This question is regarding a special case of the Central Limit Theorem, the De Moivre-Laplace Theorem, which is introduced in Rick Durrett's Probability: Theorem and Examples, 5th edition, chapter 3. Let $X_1,X_2,...$ be i.i.d. with $\mathbb P(X_1 = 1) = \mathbb P(X_1 = -1) = 1/2$ and let $S_n = X_1 + ... + X_n$. He proves that $\mathbb P (a \sqrt{2n} \leq S_{2n} \leq b \sqrt{2n}) \to \int_a^b \frac{e^{x^2/2}}{\sqrt{2\pi}}dx$ as $m \to \infty$ using Stirling's formula, and I completely get his proof of this. However, he states in Theorem 3.1.3 that $\mathbb P (a \leq \frac{S_{m}}{\sqrt{m}} \leq b) \to \int_a^b \frac{e^{x^2/2}}{\sqrt{2\pi}}dx$, saying that "to remove the restriction to even integers, observe that $S_{2n+1} = S_{2n} \pm 1$. I do get the intuition that $S_{2m+1}/ \sqrt{2m+1}$ stays really close to $S_{2m}/ \sqrt{2m}$ as $m$ gets really large, but I am having some trouble trying to prove the thoerem rigorously in probability theoretic argument.
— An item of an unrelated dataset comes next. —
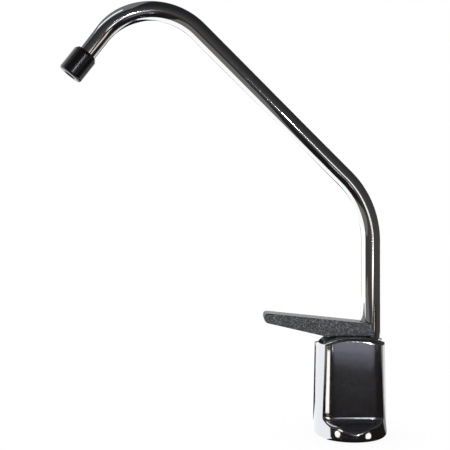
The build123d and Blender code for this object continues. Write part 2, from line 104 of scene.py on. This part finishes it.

We can write
$$\mathbb P (a \leq \frac{S_{2m}+1}{\sqrt{2m+1}} \leq b) = \frac{1}{2}\mathbb P (a \leq \frac{S_{2m}+1}{\sqrt{2m+1}} \leq b) + \frac{1}{2}\mathbb P (a \leq \frac{S_{2m}-1}{\sqrt{2m+1}} \leq b)$$
$$= \frac{1}{2}\mathbb P (a \leq \frac{S_{2m}}{\sqrt{2m}}\frac{\sqrt{2m}}{\sqrt{2m+1}} + \frac{1}{\sqrt{2m+1}} \leq b) + \frac{1}{2}\mathbb P (a \leq \frac{S_{2m}}{\sqrt{2m}}\frac{\sqrt{2m}}{\sqrt{2m+1}} - \frac{1}{\sqrt{2m+1}} \leq b).$$
However, I am not sure whether I can safely take the limit to the inside of $\mathbb P$ as I let $m \to \infty$. Could anyone tell me if I can take the limit to the inside, and if so, why? If I cannot, why can I not, and what is another method of solving this case for odd integers?
Thank you
Fix $a<b$. For every $\epsilon>0$, if $m$ is large enough, then
$$\mathbb P (a+\epsilon \leq \frac{S_{2m}}{\sqrt{2m }} \leq b-\epsilon ) \le \mathbb P (a \leq \frac{S_{2m+1} }{\sqrt{2m+1}} \leq b) \le \mathbb P (a-\epsilon \leq \frac{S_{2m}}{\sqrt{2m }} \leq b+\epsilon ) \,. $$ Now we can bound the liminf and limsup of the middle quantity and conclude using the continuity of the normal distribution function.